*THE PROBLEM:* Go through the data below and gather each line containing "this".

*MATERIAL SHOWN:*
________________

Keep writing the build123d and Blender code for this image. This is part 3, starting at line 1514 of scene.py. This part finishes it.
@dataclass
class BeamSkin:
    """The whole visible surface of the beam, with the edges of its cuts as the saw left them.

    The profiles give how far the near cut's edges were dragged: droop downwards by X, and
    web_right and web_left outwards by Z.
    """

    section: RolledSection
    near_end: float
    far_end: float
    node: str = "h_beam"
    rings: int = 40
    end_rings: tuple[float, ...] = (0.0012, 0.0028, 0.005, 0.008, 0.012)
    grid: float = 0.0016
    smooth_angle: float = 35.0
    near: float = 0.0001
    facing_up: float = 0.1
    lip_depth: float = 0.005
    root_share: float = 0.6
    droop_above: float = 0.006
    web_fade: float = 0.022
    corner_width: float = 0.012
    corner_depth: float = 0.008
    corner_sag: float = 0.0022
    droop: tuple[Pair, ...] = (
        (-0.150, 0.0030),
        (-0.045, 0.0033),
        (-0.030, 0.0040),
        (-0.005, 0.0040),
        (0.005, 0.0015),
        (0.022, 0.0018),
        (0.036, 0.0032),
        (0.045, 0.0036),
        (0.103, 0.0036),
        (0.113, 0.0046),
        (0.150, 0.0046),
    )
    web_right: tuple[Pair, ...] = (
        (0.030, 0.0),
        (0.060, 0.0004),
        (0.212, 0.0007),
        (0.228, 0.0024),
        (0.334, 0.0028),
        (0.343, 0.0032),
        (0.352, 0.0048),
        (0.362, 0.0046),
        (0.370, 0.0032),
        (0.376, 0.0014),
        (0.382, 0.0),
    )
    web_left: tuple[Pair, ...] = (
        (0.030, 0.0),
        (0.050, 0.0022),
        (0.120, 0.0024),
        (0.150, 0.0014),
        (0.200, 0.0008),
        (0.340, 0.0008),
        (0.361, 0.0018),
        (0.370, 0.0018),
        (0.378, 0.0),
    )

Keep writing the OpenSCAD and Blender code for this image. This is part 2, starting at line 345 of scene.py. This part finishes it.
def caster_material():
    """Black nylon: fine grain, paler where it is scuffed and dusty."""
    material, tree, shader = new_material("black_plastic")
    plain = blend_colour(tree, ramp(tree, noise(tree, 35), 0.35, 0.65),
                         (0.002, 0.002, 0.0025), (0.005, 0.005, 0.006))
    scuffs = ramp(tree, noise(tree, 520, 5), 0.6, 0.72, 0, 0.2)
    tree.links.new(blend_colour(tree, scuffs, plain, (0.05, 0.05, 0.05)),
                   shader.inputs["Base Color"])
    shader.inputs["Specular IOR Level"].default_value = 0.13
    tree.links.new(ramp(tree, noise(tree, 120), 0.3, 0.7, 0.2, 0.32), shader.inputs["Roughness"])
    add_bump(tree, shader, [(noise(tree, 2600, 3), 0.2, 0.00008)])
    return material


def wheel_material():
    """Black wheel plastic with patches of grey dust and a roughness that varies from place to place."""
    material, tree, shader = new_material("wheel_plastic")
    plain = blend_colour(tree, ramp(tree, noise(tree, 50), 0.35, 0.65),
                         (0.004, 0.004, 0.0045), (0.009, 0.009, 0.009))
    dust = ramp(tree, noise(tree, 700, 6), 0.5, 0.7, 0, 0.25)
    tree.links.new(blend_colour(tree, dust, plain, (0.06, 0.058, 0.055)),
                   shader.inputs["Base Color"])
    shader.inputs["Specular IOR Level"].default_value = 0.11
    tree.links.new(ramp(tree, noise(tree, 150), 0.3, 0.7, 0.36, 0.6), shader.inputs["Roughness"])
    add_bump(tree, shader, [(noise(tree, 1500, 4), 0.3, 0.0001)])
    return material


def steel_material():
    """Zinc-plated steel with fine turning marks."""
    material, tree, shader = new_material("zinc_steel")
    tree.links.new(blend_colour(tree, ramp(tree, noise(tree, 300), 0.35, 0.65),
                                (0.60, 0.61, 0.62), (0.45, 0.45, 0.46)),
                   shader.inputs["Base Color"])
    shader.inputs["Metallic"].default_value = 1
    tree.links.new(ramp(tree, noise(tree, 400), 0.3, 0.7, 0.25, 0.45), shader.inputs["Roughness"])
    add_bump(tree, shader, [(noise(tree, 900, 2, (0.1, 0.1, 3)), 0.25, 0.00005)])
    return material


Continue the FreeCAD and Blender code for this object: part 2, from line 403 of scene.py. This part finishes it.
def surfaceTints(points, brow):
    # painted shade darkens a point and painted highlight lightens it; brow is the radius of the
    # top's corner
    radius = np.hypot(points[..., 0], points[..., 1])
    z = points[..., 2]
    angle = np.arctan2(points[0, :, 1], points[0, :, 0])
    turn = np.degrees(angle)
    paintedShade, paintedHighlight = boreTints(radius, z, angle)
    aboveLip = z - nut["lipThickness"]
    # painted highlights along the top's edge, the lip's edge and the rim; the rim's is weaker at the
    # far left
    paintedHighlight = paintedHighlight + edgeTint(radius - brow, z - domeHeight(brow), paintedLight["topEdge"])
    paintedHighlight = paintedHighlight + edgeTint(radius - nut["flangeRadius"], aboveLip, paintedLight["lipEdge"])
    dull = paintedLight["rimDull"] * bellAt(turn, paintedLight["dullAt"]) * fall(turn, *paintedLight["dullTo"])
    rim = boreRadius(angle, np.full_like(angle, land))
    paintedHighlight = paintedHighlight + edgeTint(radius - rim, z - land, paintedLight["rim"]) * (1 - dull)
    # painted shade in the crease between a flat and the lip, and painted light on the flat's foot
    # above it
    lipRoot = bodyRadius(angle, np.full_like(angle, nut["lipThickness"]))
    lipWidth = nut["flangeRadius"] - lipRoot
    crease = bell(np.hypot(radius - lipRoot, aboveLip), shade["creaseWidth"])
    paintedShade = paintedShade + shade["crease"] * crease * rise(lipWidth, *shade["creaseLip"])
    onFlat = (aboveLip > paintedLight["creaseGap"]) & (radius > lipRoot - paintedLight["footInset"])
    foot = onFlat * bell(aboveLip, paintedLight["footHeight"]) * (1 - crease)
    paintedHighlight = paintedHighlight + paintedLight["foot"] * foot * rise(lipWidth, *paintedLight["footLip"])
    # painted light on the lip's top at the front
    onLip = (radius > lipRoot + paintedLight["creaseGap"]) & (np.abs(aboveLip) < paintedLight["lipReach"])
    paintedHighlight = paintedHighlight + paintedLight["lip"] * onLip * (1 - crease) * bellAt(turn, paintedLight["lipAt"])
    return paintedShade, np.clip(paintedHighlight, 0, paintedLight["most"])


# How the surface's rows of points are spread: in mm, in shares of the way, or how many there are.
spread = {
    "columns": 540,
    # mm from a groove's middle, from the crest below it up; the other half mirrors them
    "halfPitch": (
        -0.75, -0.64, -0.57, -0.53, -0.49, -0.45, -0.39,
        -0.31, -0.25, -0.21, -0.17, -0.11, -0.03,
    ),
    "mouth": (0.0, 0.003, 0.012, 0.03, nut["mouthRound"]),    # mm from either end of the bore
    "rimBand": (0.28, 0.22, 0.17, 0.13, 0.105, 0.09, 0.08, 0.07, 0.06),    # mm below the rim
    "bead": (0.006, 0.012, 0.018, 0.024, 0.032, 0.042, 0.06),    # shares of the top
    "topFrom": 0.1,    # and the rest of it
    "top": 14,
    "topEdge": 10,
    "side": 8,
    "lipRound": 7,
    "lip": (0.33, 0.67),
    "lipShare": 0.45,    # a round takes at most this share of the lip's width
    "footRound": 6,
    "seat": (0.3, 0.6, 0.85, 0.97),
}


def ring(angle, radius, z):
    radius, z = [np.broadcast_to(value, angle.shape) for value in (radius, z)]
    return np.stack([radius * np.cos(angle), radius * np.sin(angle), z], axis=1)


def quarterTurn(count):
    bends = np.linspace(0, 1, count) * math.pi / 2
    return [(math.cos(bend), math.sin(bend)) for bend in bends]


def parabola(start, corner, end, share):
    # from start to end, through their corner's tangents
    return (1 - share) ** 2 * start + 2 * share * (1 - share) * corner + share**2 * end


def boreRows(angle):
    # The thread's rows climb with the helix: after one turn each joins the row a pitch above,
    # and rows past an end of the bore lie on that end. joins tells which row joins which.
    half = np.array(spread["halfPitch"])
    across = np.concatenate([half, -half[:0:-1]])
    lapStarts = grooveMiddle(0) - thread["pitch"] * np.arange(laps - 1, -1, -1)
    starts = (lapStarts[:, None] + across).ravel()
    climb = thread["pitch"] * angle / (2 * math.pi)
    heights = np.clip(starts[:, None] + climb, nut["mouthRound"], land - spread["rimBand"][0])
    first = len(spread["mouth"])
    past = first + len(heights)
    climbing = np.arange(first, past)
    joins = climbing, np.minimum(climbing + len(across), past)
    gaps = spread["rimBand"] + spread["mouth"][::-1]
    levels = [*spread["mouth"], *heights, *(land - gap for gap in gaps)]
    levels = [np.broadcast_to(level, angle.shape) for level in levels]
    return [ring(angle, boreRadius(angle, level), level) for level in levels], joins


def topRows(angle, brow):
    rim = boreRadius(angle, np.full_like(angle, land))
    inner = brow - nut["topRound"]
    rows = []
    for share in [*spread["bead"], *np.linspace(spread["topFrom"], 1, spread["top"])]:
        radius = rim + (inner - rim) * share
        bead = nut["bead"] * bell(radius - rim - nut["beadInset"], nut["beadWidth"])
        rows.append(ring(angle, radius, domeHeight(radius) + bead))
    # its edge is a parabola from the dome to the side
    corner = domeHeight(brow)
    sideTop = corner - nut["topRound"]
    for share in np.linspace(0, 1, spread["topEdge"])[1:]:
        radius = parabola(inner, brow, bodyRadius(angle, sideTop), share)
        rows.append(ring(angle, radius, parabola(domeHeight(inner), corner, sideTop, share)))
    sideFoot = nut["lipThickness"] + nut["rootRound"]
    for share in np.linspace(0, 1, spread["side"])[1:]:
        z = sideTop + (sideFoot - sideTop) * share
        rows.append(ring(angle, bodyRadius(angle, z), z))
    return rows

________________

*CORRECT RESULT:*
Keep writing the build123d and Blender code for this image. This is part 3, starting at line 1514 of scene.py. This part finishes it.
Keep writing the OpenSCAD and Blender code for this image. This is part 2, starting at line 345 of scene.py. This part finishes it.
Continue the FreeCAD and Blender code for this object: part 2, from line 403 of scene.py. This part finishes it.
    "lipShare": 0.45,    # a round takes at most this share of the lip's width